Take a trip back to 2017, when Virgil Abloh’s Off-White™ x Nike “The Ten” reigned supreme. Nearly four years on from the release of the original ten sneakers and the Louis Vuitton creative head has just confirmed 50 upcoming Off-White™ x Nike Dunk Low colorways. This comes after the original ten have all been released in multiple colorways.
“The Ten” is already “The Fifty,” with at least 50 more shoes joining the fray. The original collaboration was industry-shifting and firmly landed Abloh on top of both the sneaker and the fashion world, but at what point do subsequent releases (most of which are just the same shoe in another colorway) hurt the project’s legacy? I would argue that point is long behind us.
Kanye West, another sneaker and streetwear genius, is just as complicit. Look at YEEZY’s ongoing partnership with adidas and tell me with a straight face that you can tell all the YEEZY 350 V2 colorways apart.

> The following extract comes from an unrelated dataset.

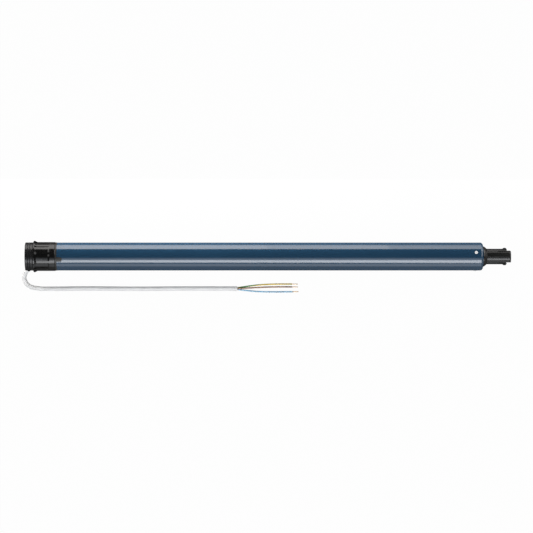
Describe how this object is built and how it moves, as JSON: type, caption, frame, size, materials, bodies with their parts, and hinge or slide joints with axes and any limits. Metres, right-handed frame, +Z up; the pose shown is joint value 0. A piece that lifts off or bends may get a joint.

Another example of unnecessary collaboration is the still-unconfirmed-but-very-much-happening Travis Scott x fragment design x Nike Air Jordan 1. What genuine reason is there for that collaboration aside from fueling the unsustainable hype machine? It’s a collaboration that pairs the most hyped celebrity with the most hyped Japanese brand with the most hyped sneaker of all time.
At this point, Nike is playing a game of mix & match, and it’s a solution to a problem of Nike’s own making.
Hype in sneaker culture is out of control. The new age of sneaker consumers has been bred to respond to hype and only hype.
If a sneaker isn’t the most limited release of the week, or if it isn’t designed in collaboration with whatever brand, designer, or celebrity is the hottest right now, many sneakerheads consider it not worth owning. So how does Nike try to stay ahead?
When even industry veterans such as Nike are struggling to come up with new ways to reinvigorate the sneaker collaboration, it’s no surprise that other parties are pushing the boundaries to an extreme just to stand out. MSCHF’s “Satan Blood” Nike Air Max 97, created in collaboration with Lil Nas X, is one such “collaboration” that is more gimmick than genuine sneaker collab.
Collaboration is not a problem when it’s thoughtful, genuine, and there’s a point to it. Unexpected collaborations can be great, such as Salehe Bembury x Anta. But one result of collaborative over-saturation, is that brands are falling over themselves trying to one-up each other and the consumer is left with products they didn’t ask for.
Sneakerheads are slowly but surely taking notice and public opinion seems to be swaying. As a result, more and more collaborations end up sitting on shelves, which is not a knock against the quality of some of those collaborations, rather just indictive that there are too many.
With multiple big releases in a week, consumers have to choose where they want to put their money. Ultimately it’s the mid-level heat that suffers at the hands of the high-heat releases.
Additionally, sneakerheads seem to be sick of paying big price premiums for collaborations and are often turning to more budget-friendly alternatives. Sneakers such as the New Balance 480, which arrives with a sub-$100 price tag, or the Nike Waffle One, which looks like a sacai x Nike Lite, have resonated with sneakerheads on Instagram over the past month.
Brands have also taken notice that the sneaker collaboration isn’t the be-all-end-all that it once was. Several leading brands, such as ASICS, New Balance, and adidas, have brought creatives they would normally have collaborated with in-house.
Pyer Moss’ Kerby Jean-Raymond is now the creative director at Reebok following several highly successful fashion collaborations. Teddy Santis of Aimé Leon Dore will head up New Balance’s Made in USA program starting in 2022, while Kiko Kostadinov and his team now have a hand in the creation of mainline ASICS sneakers.
What makes a good collaboration is, of course, subjective. But the fact that more and more collaborative sneakers are sitting on shelves, that consumers are looking towards cheaper and more accessible alternatives, and leading collaborators have moved in-house begs the question: how much is a sneaker collaboration worth anymore? While the exact figure is incalculable, the answer is probably less than it used to be worth.